I could write about this forever--but you can see how experiments with neutrinos and bosons, which require the most conceptually advanced and technically sensitive apparatus in the history of science, imply quite a bit about the co-constitutive nature of matter (neutrinos) and meaning (whether they can travel faster than the speed of light). Implicit in every scientific endeavor is, ultimately, knowledge: and as any fan of Foucault  will tell you, knowledge is power, and power is the ultimate material. Just like quantum jitters, if you look closely enough, it's always there: you just need the ability to measure it.

September 28, 2011

The Neutrino Effect

Last week, science geeks everywhere awoke to potentially astonishing news: the OPERA (Oscillation Project with Emulsion-tRacking Apparatus) experiment, which analyzes subatomic particles as they travel unimpeded through miles of underground tunnels, has recorded a neutrino traveling (slightly) faster than the speed of light! It seems impossible according to everything current physicists know about quantum mechanics; in fact, if this result can be corroborated (Fermilab and others are already attempting this), Einstein's special theory of relativity may be thrown into doubt. (Probably not, but more on that in a minute.) Scientists everywhere are understandably dubious, and some even responded by saying that such tentative data shouldn't have been released to the public to begin with, since it's very likely that the experiment was affected by yet-unidentified human error. Additionally, science tends to be unfriendly (if excitable) toward data that doesn't support their existing paradigm--which, for now, rests solidly with the Standard Model and special relativity. But this finding exhibited a six-sigma deviation, which is suggestive enough to raise a lot of eyebrows.

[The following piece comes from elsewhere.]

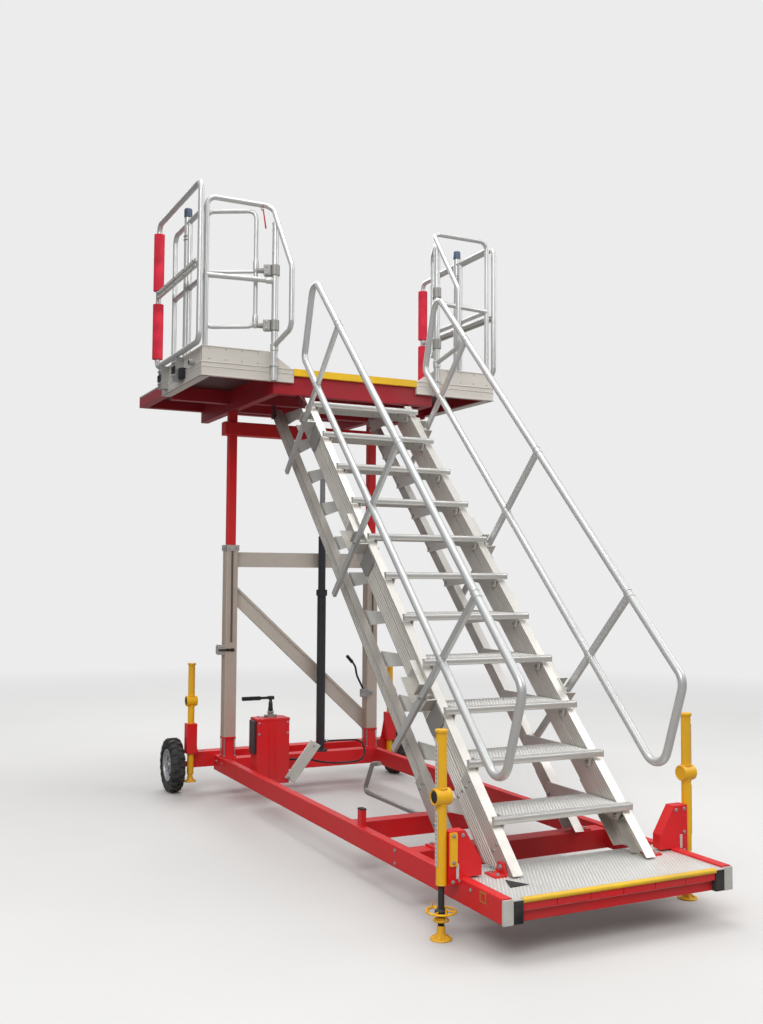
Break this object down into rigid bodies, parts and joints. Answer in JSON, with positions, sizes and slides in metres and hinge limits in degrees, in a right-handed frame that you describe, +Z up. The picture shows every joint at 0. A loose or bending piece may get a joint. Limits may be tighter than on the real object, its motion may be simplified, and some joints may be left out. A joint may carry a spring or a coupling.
{
  "type": "variable height access platform",
  "caption": "Towable work platform with a self levelling stair, telescoping masts, sliding side guards, swing gates and screw jacks.",
  "frame": {"origin": "on the ground, under the middle of the whole platform's bounding box", "axes": "+Z up, +Y from the foot of the stair to the far side of the deck, +X to the right seen from the stair"},
  "size_m": [2.356, 4.484, 4.149],
  "materials": {
    "red_paint": "gloss paint, worn",
    "aluminium": "mill finish",
    "yellow_paint": "gloss paint",
    "white_paint": "semi-gloss paint",
    "black_rubber": "matt",
    "red_foam": "matt",
    "zinc_steel": "satin"
  },
  "bodies": {
    "chassis": {"long_beams": "red_paint", "cross_members": "red_paint", "beam_end_plates": "white_paint", "front_buffers": "black_rubber", "base_step": "aluminium", "base_nosing": "yellow_paint", "foot_brackets": "red_paint", "outer_masts": "aluminium", "mast_feet": "red_paint", "mast_bracing": "aluminium", "ram_cylinder": "red_paint", "pump_box": "red_paint", "pump_valve": "zinc_steel", "hand_levers": "zinc_steel", "jack_tubes": "zinc_steel", "jack_brackets": "red_paint", "jack_strap": "yellow_paint", "towing_tube": "zinc_steel", "hydraulic_hose": "black_rubber"},
    "platform": {"inner_masts": "red_paint", "crosshead": "red_paint", "ram_rod": "zinc_steel", "underframe": "red_paint", "stair_hangers": "red_paint", "deck": "aluminium", "deck_nosing": "yellow_paint", "toe_boards": "aluminium", "fixed_guards": "aluminium", "slide_blocks": "white_paint"},
    "front_sleeve_pair": {"front_sleeves": "aluminium"},
    "rear_sleeve_pair": {"rear_sleeves": "aluminium"},
    "stair_frame": {"front_stringers": "aluminium", "handrails": "aluminium", "post_brackets": "aluminium"},
    "rear_stringer_pair": {"rear_stringers": "aluminium"},
    "left_wheel": {"left_tyre": "black_rubber", "left_rim": "zinc_steel"},
    "right_wheel": {"right_tyre": "black_rubber", "right_rim": "zinc_steel"},
    "left_slider": {"left_sliding_guard": "white_paint", "left_foam_sleeves": "red_foam"},
    "right_slider": {"right_sliding_guard": "white_paint", "right_foam_sleeves": "red_foam"},
    "left_gate_body": {"left_gate": "aluminium"},
    "right_gate_body": {"right_gate": "aluminium"},
    "front_left_jack": {"front_left_jack_screw": "zinc_steel"},
    "front_right_jack": {"front_right_jack_screw": "zinc_steel"},
    "rear_left_jack": {"rear_left_jack_screw": "zinc_steel"},
    "rear_right_jack": {"rear_right_jack_screw": "zinc_steel"},
    "tread_01_body": {"tread_01": "aluminium"},
    "tread_02_body": {"tread_02": "aluminium"},
    "tread_03_body": {"tread_03": "aluminium"},
    "tread_04_body": {"tread_04": "aluminium"},
    "tread_05_body": {"tread_05": "aluminium"},
    "tread_06_body": {"tread_06": "aluminium"},
    "tread_07_body": {"tread_07": "aluminium"},
    "tread_08_body": {"tread_08": "aluminium"},
    "tread_09_body": {"tread_09": "aluminium"},
    "tread_10_body": {"tread_10": "aluminium"},
    "tread_11_body": {"tread_11": "aluminium"}
  },
  "joints": [
    {"name": "lift", "type": "slide", "parent": "chassis", "child": "platform", "axis": [0, 0, 1], "range_m": [-0.25, 0.25]},
    {"name": "front_foot", "type": "hinge", "parent": "chassis", "child": "front_sleeve_pair", "pos_m": [0, -1.888, 0.29], "axis": [1, 0, 0], "range_deg": [-4, 4]},
    {"name": "rear_foot", "type": "hinge", "parent": "chassis", "child": "rear_sleeve_pair", "pos_m": [0, -1.328, 0.29], "axis": [1, 0, 0], "range_deg": [-4, 4]},
    {"name": "front_telescope", "type": "slide", "parent": "front_sleeve_pair", "child": "stair_frame", "axis": [0, 0.7071, 0.7071], "range_m": [-0.19, 0.19]},
    {"name": "rear_telescope", "type": "slide", "parent": "rear_sleeve_pair", "child": "rear_stringer_pair", "axis": [0, 0.7071, 0.7071], "range_m": [-0.19, 0.19]},
    {"name": "tread_01_pivot", "type": "hinge", "parent": "stair_frame", "child": "tread_01_body", "pos_m": [0, -1.75351, 0.42449], "axis": [1, 0, 0], "range_deg": [-4, 4]},
    {"name": "tread_02_pivot", "type": "hinge", "parent": "stair_frame", "child": "tread_02_body", "pos_m": [0, -1.52801, 0.64999], "axis": [1, 0, 0], "range_deg": [-4, 4]},
    {"name": "tread_03_pivot", "type": "hinge", "parent": "stair_frame", "child": "tread_03_body", "pos_m": [0, -1.30252, 0.87548], "axis": [1, 0, 0], "range_deg": [-4, 4]},
    {"name": "tread_04_pivot", "type": "hinge", "parent": "stair_frame", "child": "tread_04_body", "pos_m": [0, -1.07702, 1.10098], "axis": [1, 0, 0], "range_deg": [-4, 4]},
    {"name": "tread_05_pivot", "type": "hinge", "parent": "stair_frame", "child": "tread_05_body", "pos_m": [0, -0.85152, 1.32648], "axis": [1, 0, 0], "range_deg": [-4, 4]},
    {"name": "tread_06_pivot", "type": "hinge", "parent": "stair_frame", "child": "tread_06_body", "pos_m": [0, -0.62603, 1.55197], "axis": [1, 0, 0], "range_deg": [-4, 4]},
    {"name": "tread_07_pivot", "type": "hinge", "parent": "stair_frame", "child": "tread_07_body", "pos_m": [0, -0.40053, 1.77747], "axis": [1, 0, 0], "range_deg": [-4, 4]},
    {"name": "tread_08_pivot", "type": "hinge", "parent": "stair_frame", "child": "tread_08_body", "pos_m": [0, -0.17503, 2.00297], "axis": [1, 0, 0], "range_deg": [-4, 4]},
    {"name": "tread_09_pivot", "type": "hinge", "parent": "stair_frame", "child": "tread_09_body", "pos_m": [0, 0.05046, 2.22846], "axis": [1, 0, 0], "range_deg": [-4, 4]},
    {"name": "tread_10_pivot", "type": "hinge", "parent": "stair_frame", "child": "tread_10_body", "pos_m": [0, 0.27596, 2.45396], "axis": [1, 0, 0], "range_deg": [-4, 4]},
    {"name": "tread_11_pivot", "type": "hinge", "parent": "stair_frame", "child": "tread_11_body", "pos_m": [0, 0.50145, 2.67945], "axis": [1, 0, 0], "range_deg": [-4, 4]},
    {"name": "left_wheel_spin", "type": "hinge", "parent": "chassis", "child": "left_wheel", "pos_m": [-0.915, 1.78, 0.195], "axis": [1, 0, 0], "continuous": true},
    {"name": "right_wheel_spin", "type": "hinge", "parent": "chassis", "child": "right_wheel", "pos_m": [0.915, 1.78, 0.195], "axis": [1, 0, 0], "continuous": true},
    {"name": "left_guard_slide", "type": "slide", "parent": "platform", "child": "left_slider", "axis": [0, 1, 0], "range_m": [0, 0.35]},
    {"name": "right_guard_slide", "type": "slide", "parent": "platform", "child": "right_slider", "axis": [0, 1, 0], "range_m": [-0.18, 0.17]},
    {"name": "left_gate_hinge", "type": "hinge", "parent": "platform", "child": "left_gate_body", "pos_m": [-0.616, 0.566, 3.64], "axis": [0, 0, 1], "range_deg": [-150, 0]},
    {"name": "right_gate_hinge", "type": "hinge", "parent": "platform", "child": "right_gate_body", "pos_m": [0.616, 0.566, 3.64], "axis": [0, 0, 1], "range_deg": [-30, 115]},
    {"name": "front_left_jack_screw_slide", "type": "slide", "parent": "chassis", "child": "front_left_jack", "axis": [0, 0, 1], "range_m": [0, 0.1]},
    {"name": "front_right_jack_screw_slide", "type": "slide", "parent": "chassis", "child": "front_right_jack", "axis": [0, 0, 1], "range_m": [0, 0.1]},
    {"name": "rear_left_jack_screw_slide", "type": "slide", "parent": "chassis", "child": "rear_left_jack", "axis": [0, 0, 1], "range_m": [-0.085, 0.025]},
    {"name": "rear_right_jack_screw_slide", "type": "slide", "parent": "chassis", "child": "rear_right_jack", "axis": [0, 0, 1], "range_m": [-0.085, 0.025]}
  ],
  "couplings": [
    {"joint": "front_foot", "follows": "lift", "rad_per_m": 0.2052},
    {"joint": "rear_foot", "follows": "lift", "rad_per_m": 0.2052},
    {"joint": "front_telescope", "follows": "lift", "ratio": 0.705},
    {"joint": "rear_telescope", "follows": "lift", "ratio": 0.705},
    {"joint": "tread_01_pivot", "follows": "lift", "rad_per_m": -0.2052},
    {"joint": "tread_02_pivot", "follows": "lift", "rad_per_m": -0.2052},
    {"joint": "tread_03_pivot", "follows": "lift", "rad_per_m": -0.2052},
    {"joint": "tread_04_pivot", "follows": "lift", "rad_per_m": -0.2052},
    {"joint": "tread_05_pivot", "follows": "lift", "rad_per_m": -0.2052},
    {"joint": "tread_06_pivot", "follows": "lift", "rad_per_m": -0.2052},
    {"joint": "tread_07_pivot", "follows": "lift", "rad_per_m": -0.2052},
    {"joint": "tread_08_pivot", "follows": "lift", "rad_per_m": -0.2052},
    {"joint": "tread_09_pivot", "follows": "lift", "rad_per_m": -0.2052},
    {"joint": "tread_10_pivot", "follows": "lift", "rad_per_m": -0.2052},
    {"joint": "tread_11_pivot", "follows": "lift", "rad_per_m": -0.2052}
  ]
}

There are a couple of reasons this is so exciting, and why prominent physicists are saying that this could re-write our fundamental understanding of the universe and the way it works. The speed of light, and its relationship to energy and mass, is one of the most revered equations in the history of science--to question it would result in chaos in cosmology, QM, QED, and other fields. However: it's possible that this result can be interpreted in a slightly different way; instead of assuming that the neutrino is literally moving faster than the speed of light, it could be that it found a shortcut by slipping through a different dimension. This idea is as revolutionary as exceeding the speed of light, but with completely different stakes: suddenly, theories that predict multiple dimensions via theoretical math (string theory/M-theory) have empirical evidence! It may not be the Higgs, but it's enough to allow critical analysis of the Standard Model to emerge into more mainstream scientific circles.

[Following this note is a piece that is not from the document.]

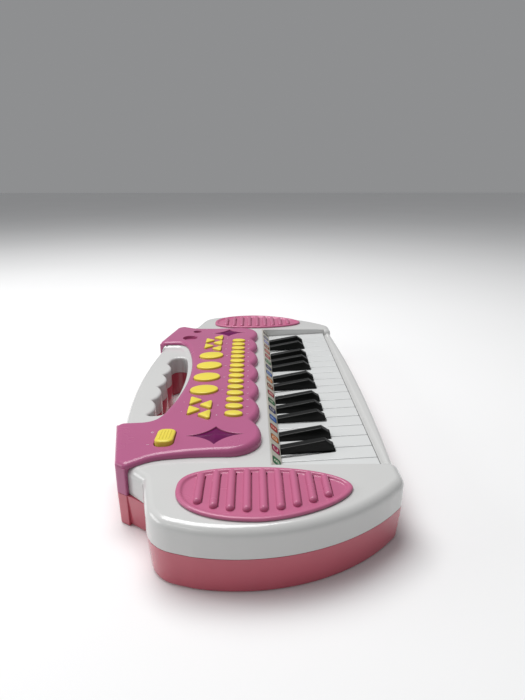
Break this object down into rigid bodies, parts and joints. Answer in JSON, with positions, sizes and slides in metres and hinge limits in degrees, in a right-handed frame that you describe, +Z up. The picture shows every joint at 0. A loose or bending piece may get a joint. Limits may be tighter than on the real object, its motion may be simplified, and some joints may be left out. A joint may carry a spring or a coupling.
{
  "type": "toy electronic keyboard",
  "caption": "Toy electronic keyboard with sprung piano keys, raised scalloped control panel, oval and triangle buttons, end speaker grilles and a carrying handle.",
  "frame": {"origin": "middle of the bounding box at the flat underside", "axes": "+X along the keys toward the treble end, -Y toward the player, +Z up"},
  "size_m": [0.4478, 0.205, 0.0525],
  "materials": {
    "pink_shell": "glossy moulded dusty pink",
    "white_shell": "glossy moulded cool off-white",
    "mauve_panel": "glossy moulded mauve pink",
    "purple_gem": "translucent moulded purple",
    "label_film": null,
    "white_key": "glossy white",
    "black_key": "glossy black",
    "yellow_button": "satin yellow",
    "steel": "plated",
    "circuit_board": "solder mask",
    "silicone": "grey silicone",
    "speaker": "paper cone in a steel frame"
  },
  "bodies": {
    "case": {"lower_case": "pink_shell", "upper_case": "white_shell", "control_panel": "mauve_panel", "speaker_grille_bass": "mauve_panel", "speaker_grille_treble": "mauve_panel", "gem_lens_bass": "purple_gem", "gem_lens_treble": "purple_gem", "note_label_strip": "label_film", "key_hinge_rod": "steel", "main_circuit_board": "circuit_board", "button_dome_sheet": "silicone", "key_contact_board": "circuit_board", "key_dome_strip": "silicone", "speaker_driver_bass": "speaker", "speaker_driver_treble": "speaker", "battery_door": "pink_shell", "battery_door_screw": "steel", "battery_contacts": "steel"},
    "white_key_01": {"white_key_01": "white_key"},
    "white_key_02": {"white_key_02": "white_key"},
    "white_key_03": {"white_key_03": "white_key"},
    "white_key_04": {"white_key_04": "white_key"},
    "white_key_05": {"white_key_05": "white_key"},
    "white_key_06": {"white_key_06": "white_key"},
    "white_key_07": {"white_key_07": "white_key"},
    "white_key_08": {"white_key_08": "white_key"},
    "white_key_09": {"white_key_09": "white_key"},
    "white_key_10": {"white_key_10": "white_key"},
    "white_key_11": {"white_key_11": "white_key"},
    "white_key_12": {"white_key_12": "white_key"},
    "white_key_13": {"white_key_13": "white_key"},
    "white_key_14": {"white_key_14": "white_key"},
    "white_key_15": {"white_key_15": "white_key"},
    "white_key_16": {"white_key_16": "white_key"},
    "white_key_17": {"white_key_17": "white_key"},
    "white_key_18": {"white_key_18": "white_key"},
    "white_key_19": {"white_key_19": "white_key"},
    "black_key_01": {"black_key_01": "black_key"},
    "black_key_02": {"black_key_02": "black_key"},
    "black_key_03": {"black_key_03": "black_key"},
    "black_key_04": {"black_key_04": "black_key"},
    "black_key_05": {"black_key_05": "black_key"},
    "black_key_06": {"black_key_06": "black_key"},
    "black_key_07": {"black_key_07": "black_key"},
    "black_key_08": {"black_key_08": "black_key"},
    "black_key_09": {"black_key_09": "black_key"},
    "black_key_10": {"black_key_10": "black_key"},
    "black_key_11": {"black_key_11": "black_key"},
    "black_key_12": {"black_key_12": "black_key"},
    "tone_button_row": {"tone_button_row": "yellow_button"},
    "mode_button_01": {"mode_button_01": "yellow_button"},
    "mode_button_02": {"mode_button_02": "yellow_button"},
    "mode_button_03": {"mode_button_03": "yellow_button"},
    "mode_button_04": {"mode_button_04": "yellow_button"},
    "bass_down_button_pair": {"bass_down_button_pair": "yellow_button"},
    "bass_up_button_pair": {"bass_up_button_pair": "yellow_button"},
    "treble_down_button_pair": {"treble_down_button_pair": "yellow_button"},
    "treble_up_button_trio": {"treble_up_button_trio": "yellow_button"},
    "power_switch": {"power_switch": "yellow_button"}
  },
  "joints": [
    {"name": "white_key_01_press", "type": "hinge", "parent": "case", "child": "white_key_01", "pos_m": [0, 0.014, 0.03], "axis": [1, 0, 0], "range_deg": [0, 2], "stiffness_Nm_per_rad": 0.8, "springref_deg": -2.29},
    {"name": "white_key_02_press", "type": "hinge", "parent": "case", "child": "white_key_02", "pos_m": [0, 0.014, 0.03], "axis": [1, 0, 0], "range_deg": [0, 2], "stiffness_Nm_per_rad": 0.8, "springref_deg": -2.29},
    {"name": "white_key_03_press", "type": "hinge", "parent": "case", "child": "white_key_03", "pos_m": [0, 0.014, 0.03], "axis": [1, 0, 0], "range_deg": [0, 2], "stiffness_Nm_per_rad": 0.8, "springref_deg": -2.29},
    {"name": "white_key_04_press", "type": "hinge", "parent": "case", "child": "white_key_04", "pos_m": [0, 0.014, 0.03], "axis": [1, 0, 0], "range_deg": [0, 2], "stiffness_Nm_per_rad": 0.8, "springref_deg": -2.29},
    {"name": "white_key_05_press", "type": "hinge", "parent": "case", "child": "white_key_05", "pos_m": [0, 0.014, 0.03], "axis": [1, 0, 0], "range_deg": [0, 2], "stiffness_Nm_per_rad": 0.8, "springref_deg": -2.29},
    {"name": "white_key_06_press", "type": "hinge", "parent": "case", "child": "white_key_06", "pos_m": [0, 0.014, 0.03], "axis": [1, 0, 0], "range_deg": [0, 2], "stiffness_Nm_per_rad": 0.8, "springref_deg": -2.29},
    {"name": "white_key_07_press", "type": "hinge", "parent": "case", "child": "white_key_07", "pos_m": [0, 0.014, 0.03], "axis": [1, 0, 0], "range_deg": [0, 2], "stiffness_Nm_per_rad": 0.8, "springref_deg": -2.29},
    {"name": "white_key_08_press", "type": "hinge", "parent": "case", "child": "white_key_08", "pos_m": [0, 0.014, 0.03], "axis": [1, 0, 0], "range_deg": [0, 2], "stiffness_Nm_per_rad": 0.8, "springref_deg": -2.29},
    {"name": "white_key_09_press", "type": "hinge", "parent": "case", "child": "white_key_09", "pos_m": [0, 0.014, 0.03], "axis": [1, 0, 0], "range_deg": [0, 2], "stiffness_Nm_per_rad": 0.8, "springref_deg": -2.29},
    {"name": "white_key_10_press", "type": "hinge", "parent": "case", "child": "white_key_10", "pos_m": [0, 0.014, 0.03], "axis": [1, 0, 0], "range_deg": [0, 2], "stiffness_Nm_per_rad": 0.8, "springref_deg": -2.29},
    {"name": "white_key_11_press", "type": "hinge", "parent": "case", "child": "white_key_11", "pos_m": [0, 0.014, 0.03], "axis": [1, 0, 0], "range_deg": [0, 2], "stiffness_Nm_per_rad": 0.8, "springref_deg": -2.29},
    {"name": "white_key_12_press", "type": "hinge", "parent": "case", "child": "white_key_12", "pos_m": [0, 0.014, 0.03], "axis": [1, 0, 0], "range_deg": [0, 2], "stiffness_Nm_per_rad": 0.8, "springref_deg": -2.29},
    {"name": "white_key_13_press", "type": "hinge", "parent": "case", "child": "white_key_13", "pos_m": [0, 0.014, 0.03], "axis": [1, 0, 0], "range_deg": [0, 2], "stiffness_Nm_per_rad": 0.8, "springref_deg": -2.29},
    {"name": "white_key_14_press", "type": "hinge", "parent": "case", "child": "white_key_14", "pos_m": [0, 0.014, 0.03], "axis": [1, 0, 0], "range_deg": [0, 2], "stiffness_Nm_per_rad": 0.8, "springref_deg": -2.29},
    {"name": "white_key_15_press", "type": "hinge", "parent": "case", "child": "white_key_15", "pos_m": [0, 0.014, 0.03], "axis": [1, 0, 0], "range_deg": [0, 2], "stiffness_Nm_per_rad": 0.8, "springref_deg": -2.29},
    {"name": "white_key_16_press", "type": "hinge", "parent": "case", "child": "white_key_16", "pos_m": [0, 0.014, 0.03], "axis": [1, 0, 0], "range_deg": [0, 2], "stiffness_Nm_per_rad": 0.8, "springref_deg": -2.29},
    {"name": "white_key_17_press", "type": "hinge", "parent": "case", "child": "white_key_17", "pos_m": [0, 0.014, 0.03], "axis": [1, 0, 0], "range_deg": [0, 2], "stiffness_Nm_per_rad": 0.8, "springref_deg": -2.29},
    {"name": "white_key_18_press", "type": "hinge", "parent": "case", "child": "white_key_18", "pos_m": [0, 0.014, 0.03], "axis": [1, 0, 0], "range_deg": [0, 2], "stiffness_Nm_per_rad": 0.8, "springref_deg": -2.29},
    {"name": "white_key_19_press", "type": "hinge", "parent": "case", "child": "white_key_19", "pos_m": [0, 0.014, 0.03], "axis": [1, 0, 0], "range_deg": [0, 2], "stiffness_Nm_per_rad": 0.8, "springref_deg": -2.29},
    {"name": "black_key_01_press", "type": "hinge", "parent": "case", "child": "black_key_01", "pos_m": [0, 0.014, 0.03], "axis": [1, 0, 0], "range_deg": [0, 2.4], "stiffness_Nm_per_rad": 0.8, "springref_deg": -2.29},
    {"name": "black_key_02_press", "type": "hinge", "parent": "case", "child": "black_key_02", "pos_m": [0, 0.014, 0.03], "axis": [1, 0, 0], "range_deg": [0, 2.4], "stiffness_Nm_per_rad": 0.8, "springref_deg": -2.29},
    {"name": "black_key_03_press", "type": "hinge", "parent": "case", "child": "black_key_03", "pos_m": [0, 0.014, 0.03], "axis": [1, 0, 0], "range_deg": [0, 2.4], "stiffness_Nm_per_rad": 0.8, "springref_deg": -2.29},
    {"name": "black_key_04_press", "type": "hinge", "parent": "case", "child": "black_key_04", "pos_m": [0, 0.014, 0.03], "axis": [1, 0, 0], "range_deg": [0, 2.4], "stiffness_Nm_per_rad": 0.8, "springref_deg": -2.29},
    {"name": "black_key_05_press", "type": "hinge", "parent": "case", "child": "black_key_05", "pos_m": [0, 0.014, 0.03], "axis": [1, 0, 0], "range_deg": [0, 2.4], "stiffness_Nm_per_rad": 0.8, "springref_deg": -2.29},
    {"name": "black_key_06_press", "type": "hinge", "parent": "case", "child": "black_key_06", "pos_m": [0, 0.014, 0.03], "axis": [1, 0, 0], "range_deg": [0, 2.4], "stiffness_Nm_per_rad": 0.8, "springref_deg": -2.29},
    {"name": "black_key_07_press", "type": "hinge", "parent": "case", "child": "black_key_07", "pos_m": [0, 0.014, 0.03], "axis": [1, 0, 0], "range_deg": [0, 2.4], "stiffness_Nm_per_rad": 0.8, "springref_deg": -2.29},
    {"name": "black_key_08_press", "type": "hinge", "parent": "case", "child": "black_key_08", "pos_m": [0, 0.014, 0.03], "axis": [1, 0, 0], "range_deg": [0, 2.4], "stiffness_Nm_per_rad": 0.8, "springref_deg": -2.29},
    {"name": "black_key_09_press", "type": "hinge", "parent": "case", "child": "black_key_09", "pos_m": [0, 0.014, 0.03], "axis": [1, 0, 0], "range_deg": [0, 2.4], "stiffness_Nm_per_rad": 0.8, "springref_deg": -2.29},
    {"name": "black_key_10_press", "type": "hinge", "parent": "case", "child": "black_key_10", "pos_m": [0, 0.014, 0.03], "axis": [1, 0, 0], "range_deg": [0, 2.4], "stiffness_Nm_per_rad": 0.8, "springref_deg": -2.29},
    {"name": "black_key_11_press", "type": "hinge", "parent": "case", "child": "black_key_11", "pos_m": [0, 0.014, 0.03], "axis": [1, 0, 0], "range_deg": [0, 2.4], "stiffness_Nm_per_rad": 0.8, "springref_deg": -2.29},
    {"name": "black_key_12_press", "type": "hinge", "parent": "case", "child": "black_key_12", "pos_m": [0, 0.014, 0.03], "axis": [1, 0, 0], "range_deg": [0, 2.4], "stiffness_Nm_per_rad": 0.8, "springref_deg": -2.29},
    {"name": "tone_button_row_press", "type": "slide", "parent": "case", "child": "tone_button_row", "axis": [0, 0, -1], "range_m": [0, 0.0015], "stiffness_N_per_m": 600, "springref_m": -0.001},
    {"name": "mode_button_01_press", "type": "slide", "parent": "case", "child": "mode_button_01", "axis": [0, 0, -1], "range_m": [0, 0.0015], "stiffness_N_per_m": 600, "springref_m": -0.001},
    {"name": "mode_button_02_press", "type": "slide", "parent": "case", "child": "mode_button_02", "axis": [0, 0, -1], "range_m": [0, 0.0015], "stiffness_N_per_m": 600, "springref_m": -0.001},
    {"name": "mode_button_03_press", "type": "slide", "parent": "case", "child": "mode_button_03", "axis": [0, 0, -1], "range_m": [0, 0.0015], "stiffness_N_per_m": 600, "springref_m": -0.001},
    {"name": "mode_button_04_press", "type": "slide", "parent": "case", "child": "mode_button_04", "axis": [0, 0, -1], "range_m": [0, 0.0015], "stiffness_N_per_m": 600, "springref_m": -0.001},
    {"name": "bass_down_button_pair_press", "type": "slide", "parent": "case", "child": "bass_down_button_pair", "axis": [0, 0, -1], "range_m": [0, 0.0015], "stiffness_N_per_m": 600, "springref_m": -0.001},
    {"name": "bass_up_button_pair_press", "type": "slide", "parent": "case", "child": "bass_up_button_pair", "axis": [0, 0, -1], "range_m": [0, 0.0015], "stiffness_N_per_m": 600, "springref_m": -0.001},
    {"name": "treble_down_button_pair_press", "type": "slide", "parent": "case", "child": "treble_down_button_pair", "axis": [0, 0, -1], "range_m": [0, 0.0015], "stiffness_N_per_m": 600, "springref_m": -0.001},
    {"name": "treble_up_button_trio_press", "type": "slide", "parent": "case", "child": "treble_up_button_trio", "axis": [0, 0, -1], "range_m": [0, 0.0015], "stiffness_N_per_m": 600, "springref_m": -0.001},
    {"name": "power_switch_rock", "type": "hinge", "parent": "case", "child": "power_switch", "pos_m": [-0.1273, 0.0585, 0.044], "axis": [0, -1, 0], "range_deg": [0, 10]}
  ]
}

If (and right now, it reamins a massive "if") this result can be corroborated, we may be in the midst of what Thomas Kuhn would call a paradigm shift. In his seminal text The Structure of Scientific Revolutions he argues that movement from one paradigm to another (in this case, possibly from the Standard Model to string theory) must be preceded by an evidential anomaly (the neutrino moving faster than the speed of light) which, if scientists are repeatedly unable to solve using current data problem sets, leads to a scientific crisis. A crisis in this case would result in physicists being forced to re-examine some of the aspects of science that they've long taken for granted--like our perception of only four dimensions, or the speed limit of light. A true paradigm shift would occur if the scientific community is able to change their world view (and attract enough scientists to that community) regarding how certain tenets can be re-interpreted in light of new data. The result is adoption of the new paradigm and scientific revolution.

My fingers are crossed that we'll get to experience this revolution in our lifetimes: if the neutrino effect proves accurate, and physics moves past the Standard Model--but importantly, retains Einstein's special theory of relativity--into a realm of competing multi-dimension theories, there could be some dramatic truths revealed about the universe and our role in it. Pursuit of a grand unifying theory may have gone out of fashion in the past quarter century, but it's still a romantic ontological goal. It could be that the string theory boom of the 1990s was the start of the paradigm shift, and with CERN and OPERA able to articulate experiments beyond the wildest imaginations of scientists fifty years ago, we're just now seeing data that has the kind of anomolous strength required to presage a true revolution.

June 2, 2010

Spotted: The Neutrino Chameleon

A bit of exciting news coming from Italy's OPERA experiment at the INFN's San Grasso Laboratory: for the first time ever, researchers have directly observed a muon-neutrino changing into a tau-neutrino! This is significant because, since the 1960s, physicists have predicted such an oscillation must be the cause of an apparent deficit in muon-neutrinos arriving to earth from the sun. Rolf Heuer says "This is an important step for neutrino physics...we're all looking forward to the new physics this result presages."

This discovery could also have significant impact on string theory research--or, at least, it bolsters the notion that the Standard Model is incomplete by effectively proving that neutrinos have mass (which is required in order to oscillate; the current Standard Model theory holds that neutrinos have no mass). Should scientists uncover the math behind this inconsistency by observing one or many of the "missing" neutrinos at CERN, many of the most profound questions about mass may be resolved, including the tantalizing mystery surrounding dark matter.

Speaking of that elusive stuff (which accounts for about 25% of the universe), this month CERN is releasing the brilliant ATLAS pop-up book in the United States, which colorfully examines what the universe is made of, where it came from, and how it works. It's a wonderful, intricately drawn introduction to the exciting things happening in theoretical physics right now, but also, it's just awesome!

And finally, today marks the start of the 2010 World Science Festival in New York. You'd be remiss not to check out the LIGO telescope at the Broad Street Ballroom, The Search for Life in the Universe at Galapagos Art Space, or The Moth storytellers at Webster Hall. And that's just a tiny sampling of the glut of science events hitting the city--it's a great time to be curious.